What is needed
Collect all lines from the listing that include the string "part".

Dataset excerpt
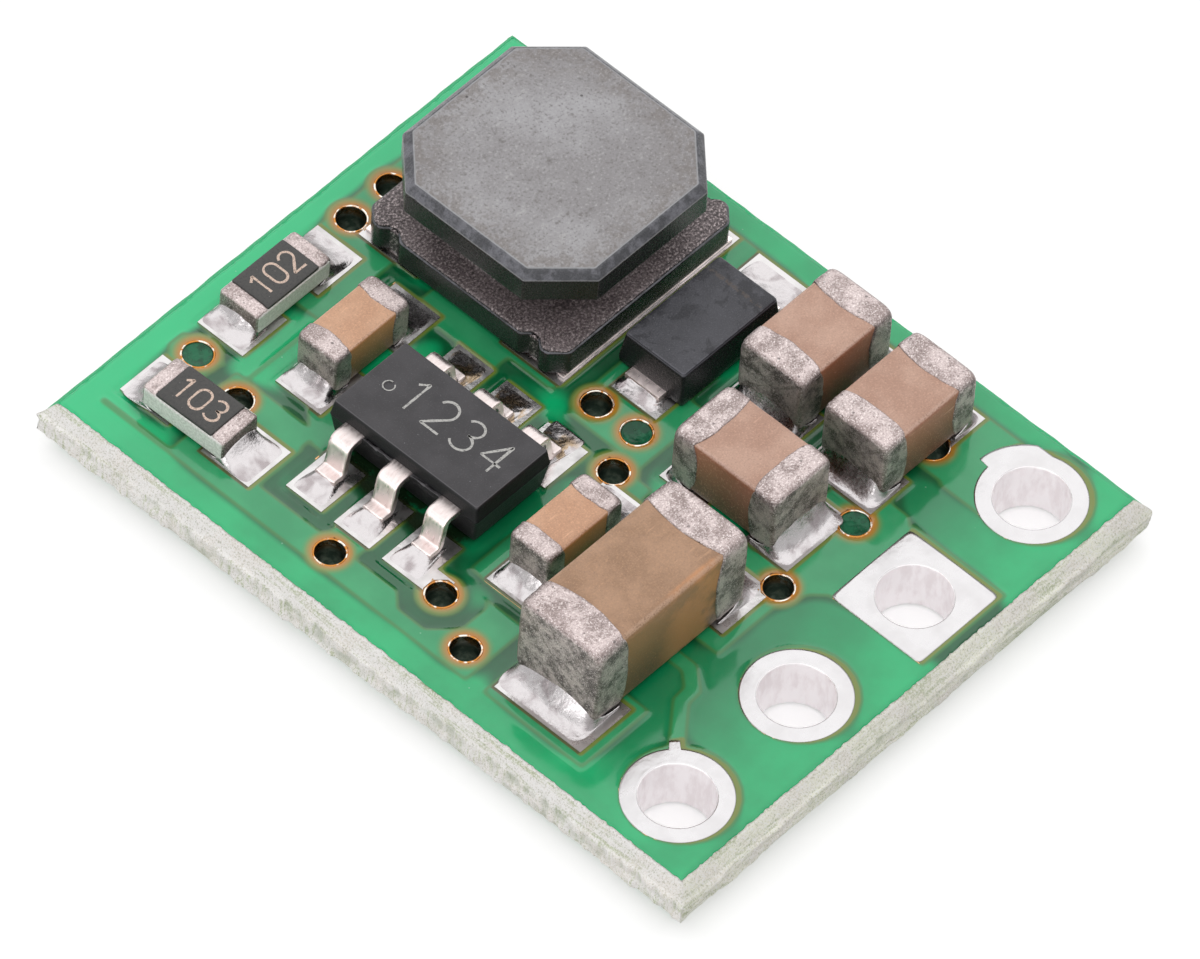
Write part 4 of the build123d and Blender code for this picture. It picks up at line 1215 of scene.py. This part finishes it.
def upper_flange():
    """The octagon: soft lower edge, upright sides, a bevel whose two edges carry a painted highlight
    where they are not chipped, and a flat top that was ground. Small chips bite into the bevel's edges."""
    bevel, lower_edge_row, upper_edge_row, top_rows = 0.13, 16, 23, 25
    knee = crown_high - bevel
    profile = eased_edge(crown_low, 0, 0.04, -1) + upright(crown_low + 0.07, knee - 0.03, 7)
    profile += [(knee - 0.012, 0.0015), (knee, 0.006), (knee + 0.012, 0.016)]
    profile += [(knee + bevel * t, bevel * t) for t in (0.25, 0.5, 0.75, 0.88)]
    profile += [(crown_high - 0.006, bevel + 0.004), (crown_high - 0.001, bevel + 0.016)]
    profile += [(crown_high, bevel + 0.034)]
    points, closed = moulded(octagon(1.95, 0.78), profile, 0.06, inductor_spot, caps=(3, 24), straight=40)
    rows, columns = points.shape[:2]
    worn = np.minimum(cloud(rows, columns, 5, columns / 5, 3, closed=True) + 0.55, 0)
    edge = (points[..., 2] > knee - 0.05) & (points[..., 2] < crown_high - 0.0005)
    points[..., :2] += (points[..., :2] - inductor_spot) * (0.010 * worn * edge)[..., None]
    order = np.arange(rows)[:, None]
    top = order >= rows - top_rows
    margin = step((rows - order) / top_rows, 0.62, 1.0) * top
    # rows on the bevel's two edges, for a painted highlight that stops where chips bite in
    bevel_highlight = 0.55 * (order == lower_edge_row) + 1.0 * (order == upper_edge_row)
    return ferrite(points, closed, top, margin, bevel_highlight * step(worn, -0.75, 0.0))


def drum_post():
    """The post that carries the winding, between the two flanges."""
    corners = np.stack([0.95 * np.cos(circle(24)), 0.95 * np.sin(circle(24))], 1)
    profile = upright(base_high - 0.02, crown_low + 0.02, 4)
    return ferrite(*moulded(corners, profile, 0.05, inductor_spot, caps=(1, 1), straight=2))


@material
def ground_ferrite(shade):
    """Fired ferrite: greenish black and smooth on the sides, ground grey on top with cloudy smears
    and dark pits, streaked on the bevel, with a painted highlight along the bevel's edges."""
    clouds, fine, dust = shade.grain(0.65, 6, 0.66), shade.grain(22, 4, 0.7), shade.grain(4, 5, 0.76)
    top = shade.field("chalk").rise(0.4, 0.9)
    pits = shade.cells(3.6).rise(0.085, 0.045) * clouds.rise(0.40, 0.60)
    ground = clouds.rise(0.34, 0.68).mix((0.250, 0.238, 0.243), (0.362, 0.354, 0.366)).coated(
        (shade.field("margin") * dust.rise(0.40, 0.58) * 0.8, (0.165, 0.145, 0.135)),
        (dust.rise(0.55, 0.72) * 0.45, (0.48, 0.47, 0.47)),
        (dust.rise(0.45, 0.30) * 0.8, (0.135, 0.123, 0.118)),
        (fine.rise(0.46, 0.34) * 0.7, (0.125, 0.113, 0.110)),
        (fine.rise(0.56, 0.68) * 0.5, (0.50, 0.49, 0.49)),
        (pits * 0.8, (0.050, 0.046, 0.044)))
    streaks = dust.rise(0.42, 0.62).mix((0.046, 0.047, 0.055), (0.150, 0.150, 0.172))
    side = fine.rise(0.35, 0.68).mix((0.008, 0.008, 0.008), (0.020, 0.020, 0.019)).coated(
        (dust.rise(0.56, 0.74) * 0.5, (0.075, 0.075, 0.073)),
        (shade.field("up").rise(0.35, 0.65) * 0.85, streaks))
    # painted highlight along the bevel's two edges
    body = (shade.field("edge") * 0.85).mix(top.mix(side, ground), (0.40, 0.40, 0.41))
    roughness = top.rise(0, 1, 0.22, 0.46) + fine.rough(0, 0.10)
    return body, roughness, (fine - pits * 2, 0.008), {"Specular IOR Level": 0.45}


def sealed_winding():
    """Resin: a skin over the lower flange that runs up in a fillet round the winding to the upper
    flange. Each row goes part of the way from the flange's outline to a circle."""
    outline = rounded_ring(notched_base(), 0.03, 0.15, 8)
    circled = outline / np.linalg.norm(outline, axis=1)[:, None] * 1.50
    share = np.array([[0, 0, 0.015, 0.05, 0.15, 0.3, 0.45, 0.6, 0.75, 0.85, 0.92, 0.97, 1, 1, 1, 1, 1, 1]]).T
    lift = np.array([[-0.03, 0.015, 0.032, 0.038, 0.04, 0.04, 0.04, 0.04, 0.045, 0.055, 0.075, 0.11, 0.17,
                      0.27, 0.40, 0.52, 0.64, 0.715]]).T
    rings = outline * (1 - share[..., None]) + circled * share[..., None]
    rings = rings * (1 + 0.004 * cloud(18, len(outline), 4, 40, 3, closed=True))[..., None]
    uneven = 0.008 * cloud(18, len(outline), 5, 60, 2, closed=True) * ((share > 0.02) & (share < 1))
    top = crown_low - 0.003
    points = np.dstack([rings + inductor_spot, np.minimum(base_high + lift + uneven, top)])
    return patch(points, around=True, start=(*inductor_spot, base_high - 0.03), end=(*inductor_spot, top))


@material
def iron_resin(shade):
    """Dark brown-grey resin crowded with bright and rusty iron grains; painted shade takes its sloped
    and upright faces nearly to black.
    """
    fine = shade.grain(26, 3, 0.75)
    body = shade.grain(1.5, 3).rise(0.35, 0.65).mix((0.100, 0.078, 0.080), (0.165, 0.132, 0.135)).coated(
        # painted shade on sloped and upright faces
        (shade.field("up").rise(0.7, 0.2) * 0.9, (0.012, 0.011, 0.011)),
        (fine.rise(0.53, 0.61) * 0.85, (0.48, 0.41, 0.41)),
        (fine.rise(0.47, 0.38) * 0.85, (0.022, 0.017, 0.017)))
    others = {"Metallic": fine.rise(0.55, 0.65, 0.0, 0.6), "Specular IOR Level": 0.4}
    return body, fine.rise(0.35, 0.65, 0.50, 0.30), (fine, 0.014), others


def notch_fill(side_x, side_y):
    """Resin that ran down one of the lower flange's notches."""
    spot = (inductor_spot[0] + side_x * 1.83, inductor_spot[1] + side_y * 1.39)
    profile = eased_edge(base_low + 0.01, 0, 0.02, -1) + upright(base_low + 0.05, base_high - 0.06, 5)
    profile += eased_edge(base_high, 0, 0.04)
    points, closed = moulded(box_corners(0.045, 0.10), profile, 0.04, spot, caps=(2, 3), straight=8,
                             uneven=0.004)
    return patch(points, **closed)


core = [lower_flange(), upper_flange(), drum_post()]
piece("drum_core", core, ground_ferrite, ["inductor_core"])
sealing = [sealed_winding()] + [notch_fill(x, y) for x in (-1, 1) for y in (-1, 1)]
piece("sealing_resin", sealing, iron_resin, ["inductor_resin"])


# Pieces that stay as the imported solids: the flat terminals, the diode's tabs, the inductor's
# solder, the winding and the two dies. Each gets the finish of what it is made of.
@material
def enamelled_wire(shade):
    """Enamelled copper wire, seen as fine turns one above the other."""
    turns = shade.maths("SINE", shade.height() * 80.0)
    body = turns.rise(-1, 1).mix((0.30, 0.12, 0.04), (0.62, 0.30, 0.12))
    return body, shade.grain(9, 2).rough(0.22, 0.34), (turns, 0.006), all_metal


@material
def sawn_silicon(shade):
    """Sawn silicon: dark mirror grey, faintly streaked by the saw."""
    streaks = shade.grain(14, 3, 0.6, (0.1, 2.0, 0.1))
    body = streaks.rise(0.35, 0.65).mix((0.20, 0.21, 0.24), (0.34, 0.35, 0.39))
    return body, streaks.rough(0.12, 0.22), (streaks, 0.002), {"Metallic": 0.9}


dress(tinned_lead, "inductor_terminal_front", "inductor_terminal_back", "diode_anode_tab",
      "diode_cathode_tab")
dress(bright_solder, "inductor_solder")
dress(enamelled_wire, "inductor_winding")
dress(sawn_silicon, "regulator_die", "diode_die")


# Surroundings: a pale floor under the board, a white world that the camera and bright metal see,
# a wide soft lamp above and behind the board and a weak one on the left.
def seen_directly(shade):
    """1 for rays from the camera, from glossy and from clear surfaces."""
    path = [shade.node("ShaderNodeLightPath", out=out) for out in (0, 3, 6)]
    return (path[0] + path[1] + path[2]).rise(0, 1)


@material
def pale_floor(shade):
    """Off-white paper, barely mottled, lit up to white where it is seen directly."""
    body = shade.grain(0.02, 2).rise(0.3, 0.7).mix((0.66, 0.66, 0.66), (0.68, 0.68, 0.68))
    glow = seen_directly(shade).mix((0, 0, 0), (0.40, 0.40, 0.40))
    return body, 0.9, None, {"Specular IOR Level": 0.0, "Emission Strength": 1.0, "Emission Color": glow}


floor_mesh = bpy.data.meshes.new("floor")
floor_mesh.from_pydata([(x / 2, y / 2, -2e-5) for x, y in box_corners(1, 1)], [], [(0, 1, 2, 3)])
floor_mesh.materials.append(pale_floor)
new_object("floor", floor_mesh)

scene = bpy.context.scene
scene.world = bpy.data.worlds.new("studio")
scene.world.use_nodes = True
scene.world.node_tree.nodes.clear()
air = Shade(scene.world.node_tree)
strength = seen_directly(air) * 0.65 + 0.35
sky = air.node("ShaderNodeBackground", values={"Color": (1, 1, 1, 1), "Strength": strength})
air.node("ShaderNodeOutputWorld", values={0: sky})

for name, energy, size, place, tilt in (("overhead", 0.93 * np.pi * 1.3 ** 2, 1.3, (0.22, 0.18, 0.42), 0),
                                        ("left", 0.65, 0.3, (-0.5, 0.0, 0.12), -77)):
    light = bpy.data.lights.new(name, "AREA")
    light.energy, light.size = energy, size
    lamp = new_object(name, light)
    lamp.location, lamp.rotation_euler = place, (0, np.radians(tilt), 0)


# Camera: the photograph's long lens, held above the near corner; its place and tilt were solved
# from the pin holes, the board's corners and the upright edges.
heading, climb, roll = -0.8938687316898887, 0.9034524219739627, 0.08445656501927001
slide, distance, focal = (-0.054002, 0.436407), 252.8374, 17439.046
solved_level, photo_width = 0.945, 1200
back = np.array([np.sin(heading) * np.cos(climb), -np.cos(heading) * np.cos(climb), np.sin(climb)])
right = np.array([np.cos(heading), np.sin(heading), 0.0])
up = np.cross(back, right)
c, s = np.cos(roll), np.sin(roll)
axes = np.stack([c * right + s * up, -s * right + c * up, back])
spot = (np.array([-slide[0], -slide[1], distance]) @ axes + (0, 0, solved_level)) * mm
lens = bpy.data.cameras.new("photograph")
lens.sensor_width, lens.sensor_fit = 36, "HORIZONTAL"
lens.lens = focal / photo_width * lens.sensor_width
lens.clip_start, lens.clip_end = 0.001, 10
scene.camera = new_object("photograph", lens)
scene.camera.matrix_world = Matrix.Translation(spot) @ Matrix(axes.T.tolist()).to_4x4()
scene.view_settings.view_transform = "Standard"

Correct output
Write part 4 of the build123d and Blender code for this picture. It picks up at line 1215 of scene.py. This part finishes it.
    flange. Each row goes part of the way from the flange's outline to a circle."""